Stephen Reader covers politics for It's a Free Country, WNYC's interactive politics site. He joined the station in 2010 and has also worked for Studio 360, WNYC's Peabody Award-winning show about art, culture, and creativity.
Is There an Obama Doctrine on Foreign Policy?
Tuesday, October 25, 2011
Welcome to Politics Bites, where every afternoon at It's A Free Country, we bring you the unmissable quotes from the morning's political conversations on WNYC. Today on The Brian Lehrer Show, David Sanger, chief Washington correspondent for the New York Times, discussed the latest from Washington, including how the Obama administration is reacting to news from Iraq, Libya and Afghanistan.
Minimal U.S. involvement led to the toppling of Moammer Gadhafi's regime. The U.S. presence in Iraq will be minimalized by year's end. And the president recently dispatched a miniature force—100 troops—to central Africa in order to make inroads against the thuggish Lord's Resistance Army.
Between these and other foreign policy developments since 2008, David Sanger has inferred the "Obama Doctrine". It was on display in Libya, where the intention was always to limit our military investment and allow those with the greatest stake to steer: The U.S. committed air power and high technology, but didn't put boots on the ground.
Libya was the test case for the un-Iraq. This was an effort to make the commitment at the beginning that there would be no American ground troops...This was an effort to contribute unique American talents and then say to NATO, look, this is in Europe's central interest, but it's not of strategic vital interest to US. That's one of the reasons the president decided to sort of hang back.
Getting out by never getting in
Neither Libya, nor Iraq, nor central Africa are of "vital strategic interest" to the United States. In these cases, Sanger's Obama Doctrine dictates a certain minimalism. In Iraq, the only forces that are supposed to remain beyond 2011 are embassy security, trainers, and logistical personnel. In central Africa, troops aren't being dispatched to confront the Lord's Resistance Army as much as they're being sent to train local opposition forces. Ostensibly, anyone who's there is there to support, not confront.
Obama is finally untangling the U.S. from Iraq, and treading lightly in Africa lest a similar quagmire emerges. Sanger said this was the lesson of Iraq: Once you're in, you're in. The Libya example shows we might have learned that lesson.
Once you are in, even with a modest number of ground troops, you then own some of the outcome. If ground troops aren't there, the Libyans don't feel occupied the way Iraqis did; and there's no one turning around saying, what are you going to do to rebuild the country?
The president is trying to show that the U.S., even though wrapped up in many problems at home, is still willing to intervene in key ways that it can without committing lots of ground forces.
What happens when an oppressive regime rears its head in an area that is of vital strategic interest to the United States? Does small, targeted involvement go out the window?
Sanger said that the Obama administration is still figuring that out in some cases. Often, the president's been held back from engaging more vital areas because he can't figure out an effective way in.
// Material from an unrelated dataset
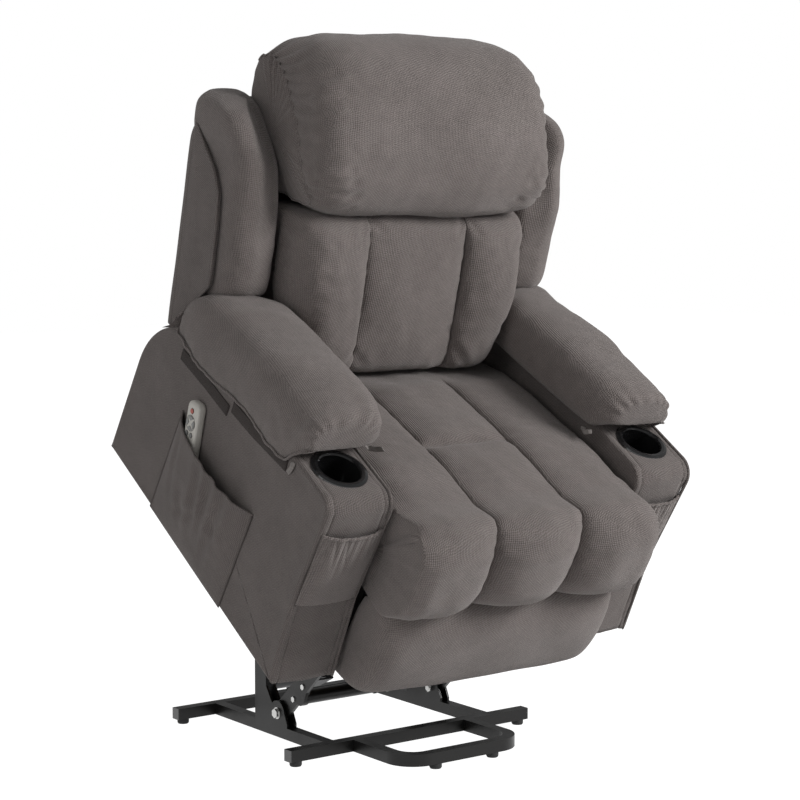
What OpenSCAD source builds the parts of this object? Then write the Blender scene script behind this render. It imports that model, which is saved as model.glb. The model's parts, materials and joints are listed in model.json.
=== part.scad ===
// Lift recliner armchair: a steel floor frame, a four-bar lift linkage, a chassis
// with an upholstered seat, arms and leg rest, and a reclining back.
// The rest pose is the fully raised one. Millimetres, +Z up, -Y is the front.
// Cushions, arms and back are drawn in the seat frame, where the chair is lowered
// and level; raised() carries them to the rest pose.

/* [Floor frame] */
// Length of the front and rear cross tubes
base_w = 630; // [560:5:680]
// Outer faces of the two side rails, measured across
rail_spread = 440; // [400:5:460]
// Side of the square floor tubes
tube = 25; // [20:1:30]
// Wall of all steel tubes
tube_wall = 2; // [1.5:0.5:3]
// Front face of the front cross tube
base_front = -260; // [-280:5:-250]
// Rear face of the rear cross tube
base_rear = 217; // [210:5:240]
// Height of the rubber feet
foot_h = 11; // [8:1:16]
// Diameter of the rubber feet
foot_d = 26; // [20:1:30]
// Outer width of the front stabiliser loop
loop_w = 320; // [260:10:360]
// How far the loop reaches in front of the front cross tube
loop_reach = 185; // [140:5:220]
// Outer corner radius of the loop
loop_r = 65; // [45:5:80]

/* [Lift linkage] */
// Lift arm pivot on the floor bracket, depth
lift_pivot_y = -61; // [-70:1:-55]
// Lift arm pivot on the floor bracket, height
lift_pivot_z = 63; // [60:1:70]
// Guide link pivot on the post, depth
guide_pivot_y = 5; // [0:1:10]
// Guide link pivot on the post, height
guide_pivot_z = 190; // [180:1:200]
// Height of the lift arm pin on the lowered chassis
arm_pin_z = 100; // [90:1:110]
// Height of the guide link pin on the lowered chassis
guide_pin_z = 190; // [180:1:200]
// Forward tilt of the raised chair, in degrees
lift_tilt = 33; // [30:0.5:34]
// Rise of the chassis datum when raised
lift_rise = 434.9; // [425:1:445]
// Forward shift of the chassis datum when lowered
lower_shift = 100; // [90:1:110]
// Thickness of the lift arms and guide links
link_t = 8; // [5:1:10]
// Width of the lift arms
arm_bar_w = 44; // [38:1:50]
// Width of the guide links
guide_bar_w = 36; // [30:1:44]
// Diameter of the pivot bolts
bolt_d = 12; // [10:1:14]
// Radial running clearance of every pivot bolt
bolt_fit = 0.05; // [0.03:0.01:0.08]
// Diameter of the torsion tube between the lift arms
torsion_d = 30; // [24:1:34]
// Stroke end of the lift motor: lever height above the lift pivot
lever_h = 120; // [110:1:130]

/* [Chassis and seat] */
// Clear width between the two arms
seat_gap = 630; // [600:5:660]
// Underside of the chassis tubes above the floor, lowered
chassis_z = 232; // [228:1:240]
// Top of the seat deck, lowered
deck_z = 343; // [335:1:350]
// Thickness of the seat deck
deck_t = 18; // [12:1:22]
// Thickness of the upholstered boards
board_t = 20; // [15:1:24]
// Height of the seat seams above the floor at the front
seat_seam_z = 436; // [428:1:446]
// Height of the seat seams where the seat meets the back
seat_rear_z = 400; // [392:1:408]
// Crown of the padded channels above their seams
seat_puff = 24; // [10:1:30]
// Distance of the seat and leg rest seams from the middle
seat_seam_x = 110; // [90:5:130]
// Clearance of a cushion from what it rests on
pad_gap = 0.4; // [0.3:0.1:1]

/* [Leg rest] */
// Leg rest hinge, depth
leg_hinge_y = -482; // [-490:1:-475]
// Leg rest hinge, height
leg_hinge_z = 385; // [380:1:392]
// Radius of the seat nose round the leg rest hinge, at its seams
nose_r = 68; // [60:1:74]
// Bottom edge of the leg rest panel
panel_bottom = 35; // [30:1:50]
// Top edge of the leg rest panel, behind the channelled pad
panel_top = 255; // [245:1:265]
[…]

Syria is perhaps the most important example. That's a place where as much if not more state sanctioned killing is going on than there was in Libya, and there's far more at stake for the United States.
That's where two elements of the president's philosophy begin to tug at each other...On the one hand, he basically talks about an emerging doctrine of responsibility to protect people from their own governments. But the other thing you've seen him attempt to do is keep those American military interventions to those places where there is a vital American strategic interest.